Another major argument for farmers and ranchers in favor of antibiotic use is that their animals are gaining more weight, free from diseases that wipe out large numbers of herds/flocks, and mainly making them more money(4). Yes, money is important, but saving human lives instead of bulking up animals of food production should be the nationwide focus. Alternatives to the antibiotics are being tossed around and talked about which would be economically safer and beneficial to uninfected humans.
This new-formed policy must be enforced to reduce antibiotic resistance and keep both animals and humans safe from incurable infections.

1) Aksoy, A., Yildirim, M., Kaçmaz, B., Apan, T., & Göçmen, J. (2007, August). Verotoxin Production in Strains of Escherichia coli Isolated from Cattle and Sheep, and Their Resistance to Antibiotics. Turkish Journal of Veterinary & Animal Sciences, 31(4), 225-231. Retrieved September 25, 2008, from Academic Search Premier database.
2) “Aminoglycoside Antibiotics in Feed — Apramycin, Gentamicin, Neomycin.” (2007, September 2). LC-GC North America, Retrieved September 25, 2008, from Academic Search Premier database.
3) Australian Pesticides and Veterinary Medicines Authority. “Part 10 – Special Data: Antibiotic Resistance.”
<http://www.apvma.gov.au/MORAG_vet/vol_3/part_10_antibiotic_resistance.html> Retrieved October 2, 2008.
4) Baker, R. (2006, November). Health Management with Reduced Antibiotic Use—The U.S. Experience. Animal Biotechnology, 17(2), 195-205. Retrieved September 25, 2008.

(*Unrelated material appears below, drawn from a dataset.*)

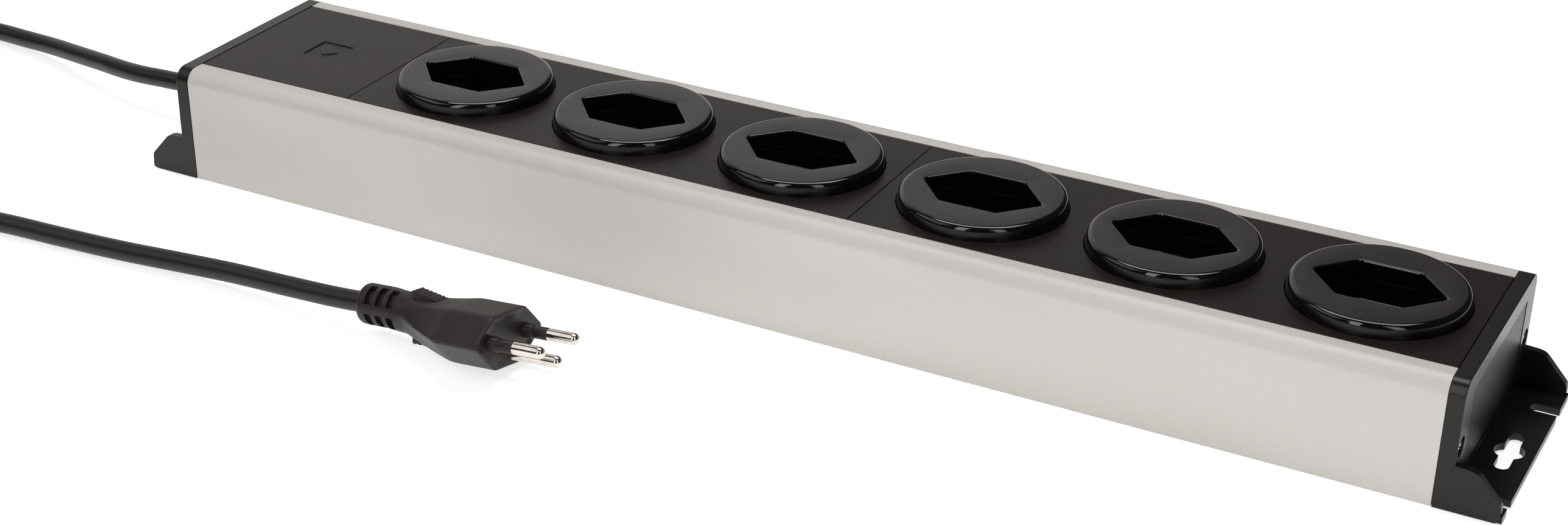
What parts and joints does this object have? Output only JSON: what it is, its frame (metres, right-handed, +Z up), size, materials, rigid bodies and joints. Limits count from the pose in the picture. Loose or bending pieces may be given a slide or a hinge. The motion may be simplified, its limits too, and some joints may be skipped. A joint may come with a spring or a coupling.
{
  "type": "desk power strip",
  "caption": "Long aluminium power strip with a black cover, a row of recessed three-pin sockets, mounting ears at both ends and a mains lead with plug.",
  "frame": {"origin": "middle of the strip's underside, on the surface that it stands on, the lead and its plug left out", "axes": "+X along the strip, away from the end where the lead comes out; +Y to the back; +Z up"},
  "size_m": [0.6537, 0.1649, 0.0448],
  "materials": {
    "housing": "fine satin anodised",
    "cover": "satin, fine texture",
    "socket": "satin top with a glossy rim and recess lip",
    "end_cap": "satin moulded",
    "carrier": "moulded",
    "contact": "stamped and rolled",
    "screw": "zinc plated",
    "live_core": "insulation",
    "neutral_core": "insulation",
    "earth_core": "insulation, green with a yellow stripe",
    "cord": "smooth flexible sheath",
    "plug": "moulded, satin",
    "pin": "nickel plated, polished"
  },
  "bodies": {
    "root": {"housing_profile": "housing", "blank_cover": "cover", "socket_cover_a": "cover", "socket_cover_b": "cover", "socket_insert_1": "socket", "socket_insert_2": "socket", "socket_insert_3": "socket", "socket_insert_4": "socket", "socket_insert_5": "socket", "socket_insert_6": "socket", "contact_carrier_a": "carrier", "contact_carrier_b": "carrier", "live_rail": "contact", "neutral_rail": "contact", "earth_rail": "contact", "live_wire": "live_core", "neutral_wire": "neutral_core", "earth_wire": "earth_core", "earth_bond_wire": "earth_core", "earth_tag": "contact", "earth_screw": "screw", "cable_saddle": "carrier", "cable_clamp": "carrier", "clamp_screw_front": "screw", "clamp_screw_back": "screw", "end_cap_left": "end_cap", "end_cap_right": "end_cap", "cap_screw_left_front": "screw", "cap_screw_left_back": "screw", "cap_screw_right_front": "screw", "cap_screw_right_back": "screw", "cord_bushing": "cord", "cord_end": "cord", "cord_lead": "cord", "cord_coil": "cord", "cord_tie": "cord", "cord_tail": "cord", "plug_body": "plug", "pin_bridge": "plug", "pin_sleeve_live": "plug", "pin_sleeve_neutral": "plug", "plug_pin_live": "pin", "plug_pin_neutral": "pin", "plug_pin_earth": "pin"}
  },
  "joints": []
}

5) Centers for Disease Control and Prevention. “Get Smart on the Farm—Antibiotic Resistance 101.” <http://www.cdc.gov/narms/gsf_spotlight/ar_101.pdf> Retrieved September 25, 2008.
6) Mackie, R., Koike, S., Krapac, I., Chee-Sanford, J., Maxwell, S., & Aminov, R. (2006, November). Tetracycline Residues and Tetracycline Resistance Genes in Groundwater Impacted by Swine Production Facilities. Animal Biotechnology, 17(2), 157-176. Retrieved September 25, 2008.
7) Sapkota, Amy R., et al. “What Do We Feed to Food-Production Animals? A Review of Animal Feed Ingredients and Their Potential Impacts on Human Health.” Environmental Health Perspectives, 115(5): 663-670. Retrieved September 25, 2008.